Exhibition Highlights:
- Jackson Gallery, Middlebury, Vermont: Four Friends group show, April 2026
- Phoenix Gallery, Waterbury, Vermont: Mosaic—All We Can Hold, April 2026
- The Studio Door, San Diego, California: The Crow Show 2025 and The Crow Show 2026
- Verum Ultimum, Portland, Oregon: Chasing Ghosts 9, 2025
- View Art Center in Old Forge, New York: Look Up: Denizens of the Sky, 2025
- WomensWork.Art, Poughkeepsie, New York: The Last Breath: Death and Contemporary Art, 2024
- Naturalist Gallery, online: Absurd, 2025
Statement
I pick things up from the ground. I always have. I’m drawn to the overlooked or abandoned, the things tangled in underbrush or tossed aside. When I walk alone in the woods, at the shore, or in my neighborhood, my eyes are often cast down. Fallen materials insist on being seen. I double back so often it’s hard to get anywhere fast.

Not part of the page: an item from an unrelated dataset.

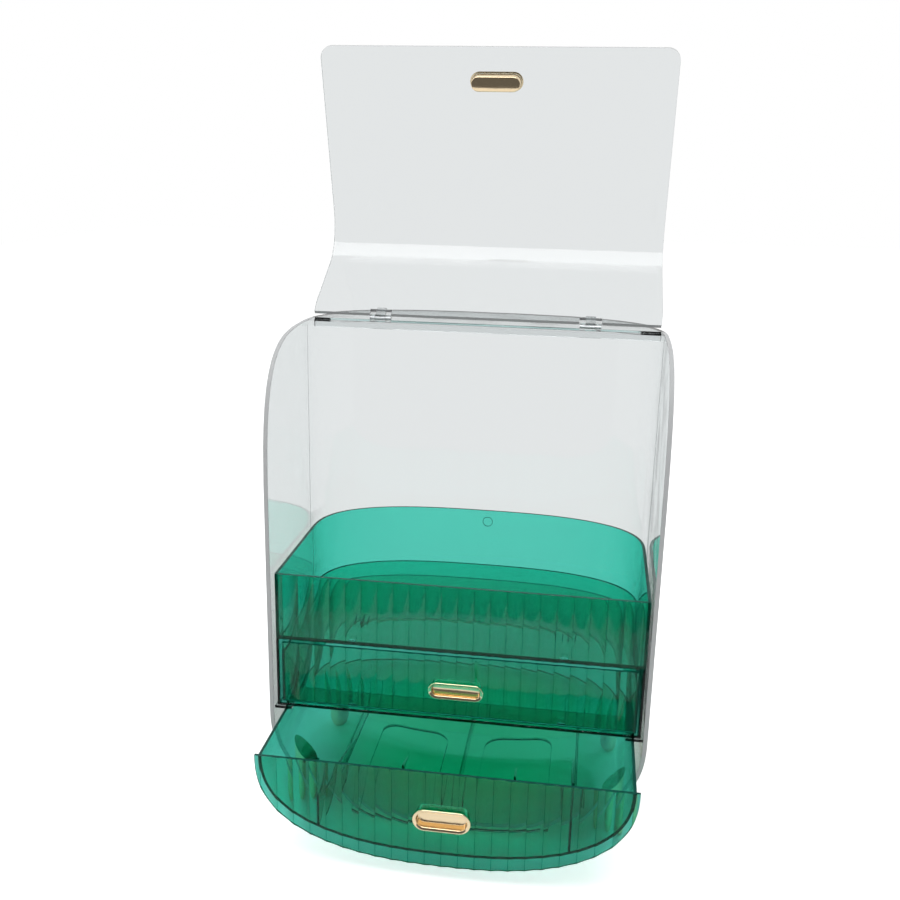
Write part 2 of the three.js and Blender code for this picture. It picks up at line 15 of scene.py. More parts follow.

My art begins with materials that have already lived a life. I watch for untold stories and what remains unresolved or unseen. Then I go to my art desk and put pieces together, exploring their new fit. I glue sticks and bark, twist grapevine, shape rusted metal, and cut up Amazon boxes. Natural materials know where they’re going and I try to get out of the way.
In my two-dimensional work, I cut and tear paper, or tape down sticks and spray paint around them. I layer art papers, grocery bags, or shipping cardboard, building depth from what has already served another purpose.
My work often reflects themes of loss and resilience. In 2022, our younger son died. When words suddenly stopped working, my hands took over. Making art became my way to breathe, to move forward, and to heal.
Today, art is how I ask what lasts and what changes, and how what feels lost can take shape again. Art underscores the evolving life of all ordinary and mortal things: what has been, what is, and what is still becoming.
Please note: Ann’s art includes natural and recycled materials that may degrade over time. The variations in texture, color, and form reflect the organic beauty and impermanent nature of the elements.